Печально было сознавать, что это открытие пришло только сейчас, из-за случайной поездки в российскую глубинку.
«Почему? Почему наша старая Русь стала далекой для нас, россиян, для русского общества нашего, почему не художники, а чиновники и купцы, не ведающие, что есть национальное искусство, диктуют моду?..»
Вопрос зависал в воздухе. Разве она сама ближе к «нашей старой Руси», чем другие?
И вот летом 1896 года Тенишева упросила свою подругу Святополк-Четвертинскую продать ей Талашкино. Мария испытывала такую нежность к этому месту, будто оно было одушевленным. Разве можно забыть, как эта деревенька отогрела ее от парижского озноба. Услуга за услугу: благодаря Тенишевой Талашкино стало известно всему культурному миру.
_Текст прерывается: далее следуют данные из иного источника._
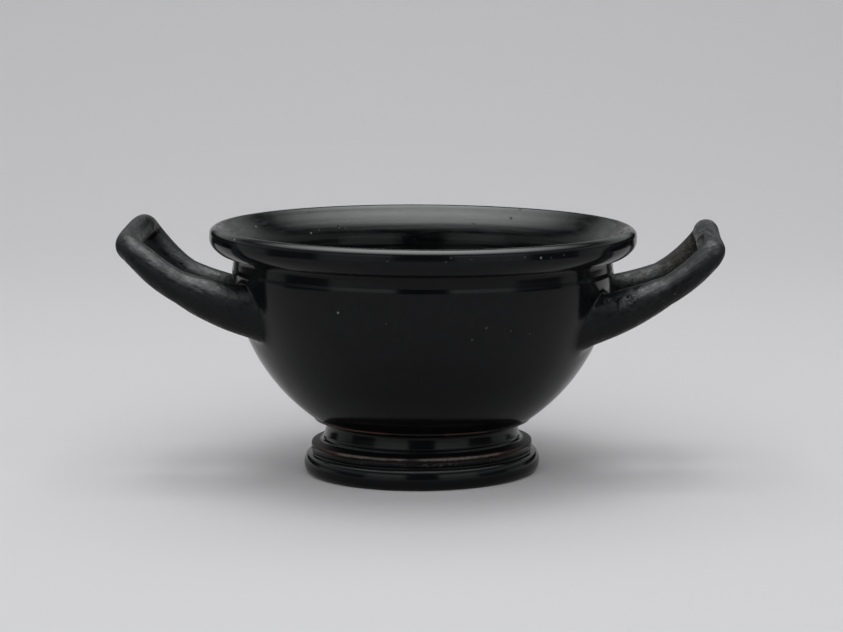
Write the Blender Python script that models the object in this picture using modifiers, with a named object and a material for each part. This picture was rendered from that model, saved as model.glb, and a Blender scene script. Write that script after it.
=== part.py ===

…В стремлении создать в отдалении от больших городов своего рода эстетический комплекс Тенишева не была одинока. Достаточно вспомнить подмосковное Абрамцево. Но нигде не было подобного размаха, отлично организованной на протяжении двадцати лет творческой работы, таких успехов и резонанса не только в России, но и за рубежом.
В Талашкине появились новая школа с последним по тем временам оборудованием, общедоступная библиотека, целый ряд учебно-хозяйственных мастерских, где местные жители, в основном молодежь, занимались обработкой дерева, чеканкой по металлу, керамикой, окраской тканей, вышивкой. Началась практическая работа по возрождению народных ремесел. К этому процессу было привлечено немало местных жителей. Например, только русским национальным костюмом, ткачеством, вязанием и крашением ткани были заняты женщины из пятидесяти окрестных деревень. Их заработок достигал 10—12 рублей в месяц, что было тогда совсем неплохо. Места, где люди способные быстро набирались опыта, постепенно становились производством.
В Талашкине делали, по существу, все и из всякого материала. Посуда, мебель, изделия из металла, украшения, вышитые шторы и скатерти – все это поступало в открытый Тенишевой в Москве магазин «Родник».
От покупателей не было отбоя. Заказы приходили и из-за границы. Даже чопорный Лондон заинтересовался изделиями талашкинских умельцев.
Этот успех не был случайным. Ведь Тенишева пригласила в Талашкино жить, творить, работать и тех, кто составлял в то время художественную элиту России.